Recently, Timothy Gobah, a reporter of the Daily Graphic in Cape Coast, was reportedly subjected to intimidation, humiliation and mistreatment by some chiefs there who accused him of filing a factually wrong report about an incident in Cape Coast.

As reported by the Graphic of April 27, on Friday, April 26, after the launch of this year’s Fetu festival of the people of Cape Coast, the paper’s online platform had published a report by Mr Gobah that created the wrong impression about an incident that coincided with the festival launch.

The report, had stated that some angry youth had tried to attack the Paramount Chief, Osabarima Kwesi Atta II, which apparently was not the case.

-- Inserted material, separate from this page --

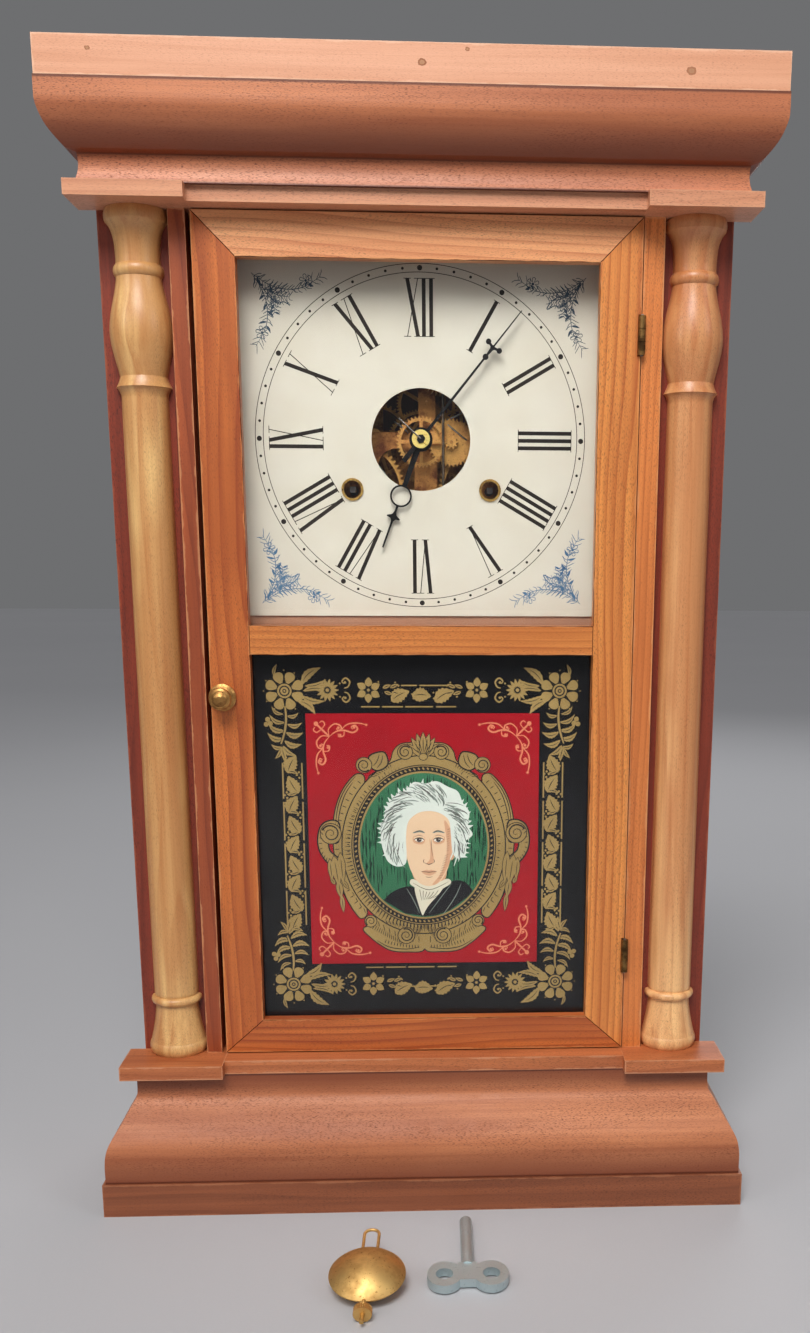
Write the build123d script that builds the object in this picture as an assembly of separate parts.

After Mr Gobah’s report appeared on Graphic Online, he was “arrested and detained” by chiefs from the palace in Cape Coast, who expressed displeasure with the report. Some of the chiefs had gone to the Graphic Cape Coast office and reportedly “dragged” the reporter out of the office to the palace, located nearby.

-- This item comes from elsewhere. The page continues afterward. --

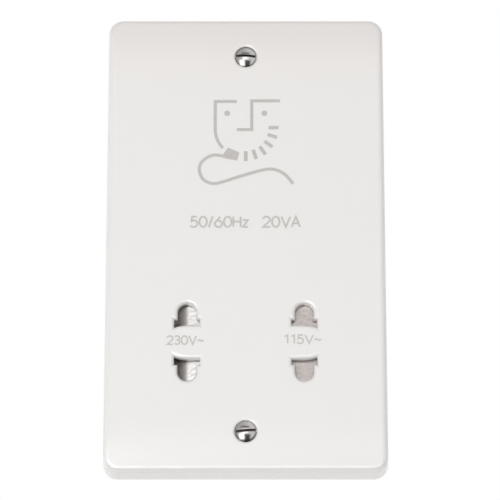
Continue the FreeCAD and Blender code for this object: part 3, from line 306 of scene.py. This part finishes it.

At the palace, the chiefs allegedly detained Gobah and confiscated his phone. After about an hour, he was released following the intervention of the Central Regional Police Command, the Graphic reported.

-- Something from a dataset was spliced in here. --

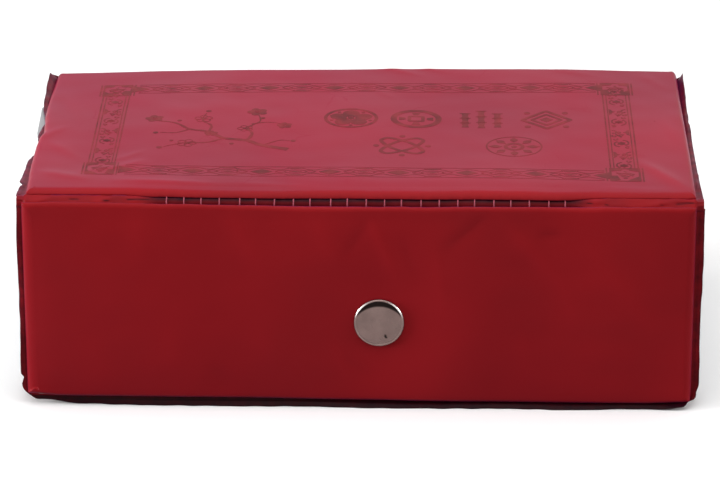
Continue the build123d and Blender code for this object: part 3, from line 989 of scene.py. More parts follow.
def build_strip(name, crease, gather, height, material, wave_seed, slits):
    """The strip itself: pressed flat and dark in the middle, with painted shade under the lid's roll and in
    its slits, gathered up towards its ends.

    gather holds four places along X, in millimetres: where the left gather is full and where it
    starts, then where the right one starts and is full. height is the share of GATHERED that the
    gathers reach. slits are (x0, x1, share, depth) runs that stay sunk and are painted dark as shade."""
    path, half, pocket = crease_path(), PANELS["lid"].sheet_half, PANELS["lid"].half
    x = np.linspace(-half, half, int(2 * half / (0.4 * MM)) + 1)
    left_full, left, right, right_full = (place * MM for place in gather)
    ends = np.maximum(1 - smoothstep(left_full, left, x), smoothstep(right, right_full, x))
    pucker = line_waves(wave_seed, 8, 0.006, 0.03)(x)
    fine = line_waves(wave_seed + 3, 8, 0.0025, 0.006)(x)
    past = smoothstep(pocket - 0.2 * MM, pocket + 0.6 * MM, np.abs(x))
    shade_by_x = 1 - 0.13 * (1 - np.exp(-((x + 8 * MM) / (20 * MM)) ** 2)) + 0.05 * pucker
    last = len(path) - 1
    loops, welds = [], []
    for side, k in [(1, k) for k in range(last + 1)] + [(-1, k) for k in range(last, -1, -1)]:
        (across, up), way = path[k]
        share = k / last
        lift = side * WELD_THICKNESS / 2
        out_across, out_up = np.full_like(x, across + way[0] * lift), np.full_like(x, up + way[1] * lift)
        # Painted shade: the strip is darkest next to the lid's roll and lighter towards the flap.
        weld = shade_by_x * (1.12 - 0.42 * smoothstep(0.42, 0.78, share))
        if side == 1:
            slot = np.zeros_like(x)
            for x0, x1, place, depth in slits:
                run = smoothstep(x0 * MM, (x0 + 1.5) * MM, x) * (1 - smoothstep((x1 - 1.5) * MM, x1 * MM, x))
                sunk = np.exp(-((share - place - 0.03 * pucker) / 0.04) ** 2)
                slot = np.maximum(slot, run * depth * sunk)
            gathered = GATHERED[round(share * (len(GATHERED) - 1))]
            ridge = np.sin(2 * math.pi * (2.7 * share + x / (23 * MM)) + 1.5 * pucker)
            rumple = 0.2 * ridge + 0.09 * pucker + 0.13 * fine
            loose = ends * height * (1 - past) * (1 - 0.45 * slot) + ends * rumple * math.sin(math.pi * share)
            out_across = out_across + (gathered[0] * MM - out_across) * loose
            out_up = out_up + (gathered[1] * MM - out_up) * loose
            weld = weld + (0.15 + 0.12 * pucker - weld) * ends
            # The slits are painted dark as shade, over their sunk shape.
            weld = np.maximum(weld, slot) + (0.35 - weld) * past
        loops.append(crease.world(x, out_across, out_up))
        welds.append(weld)
    count, around = len(x), len(loops)
    faces = []
    for k in range(around):
        a, b = k * count, (k + 1) % around * count
        faces += [[a + m, b + m, b + m + 1, a + m + 1] for m in range(count - 1)]
    faces.append([k * count for k in reversed(range(around))])
    faces.append([k * count + count - 1 for k in range(around)])
    if crease.out_y * crease.out_z > 0:
        faces = [face[::-1] for face in faces]
    made = new_mesh_object(name, np.concatenate(loops), faces, material)
    add_attribute(made, "weld", np.concatenate(welds))
    return made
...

Some of us have grown up with the belief that the palace is even a place of refuge should one be fleeing from assailants.

How did we come to this sorry stage, where chiefs who should understand the need for cool heads and composure even under strong provocation, decide to do otherwise?

Surely a chief should know that any reporter in their jurisdiction is there as a representative of a media house.

Assuming that a reporter gets something wrong, the reporter’s media house could be contacted for a correction to be made and the reporter sanctioned by his office.
Complaints against journalists can also be lodged with the GJA or the NMC.

The irony is that the Cape Coast incident happened just a week before this year’s World Press Freedom Day (WPFD).

It will be recalled that last year, Ghana had the honour of hosting the global media family for the 2018 WPFD, partly attributed to Ghana’s high press freedom reputation.

Incidentally, what right has anybody to confiscate a reporter’s phone? At the May 2 event, Assistant Commissioner of Police Mr David Eklu, Director General of the Police Public Affairs Directorate, confirmed that not even the police have the right to seize anybody’s phone.

Intriguingly, in Gobah’s report about his arrest and detention, he left out the names of the chiefs who allegedly “dragged” him to the palace.

However, I believe that he knew their names, or could have found out, but he chose not to identify them. This doesn’t seem to be the behaviour of a malicious person.

Surely, traditional rulers know that ‘it is the one who goes to fetch water who is likely to break the water pot’. Intimidation and death threats to journalists can’t be allowed to be part of Ghana’s coveted democracy.

I hope that President Akufo-Addo will act swiftly on the appeal for his personal intervention in view of his established credentials as an avowed advocate of press freedom.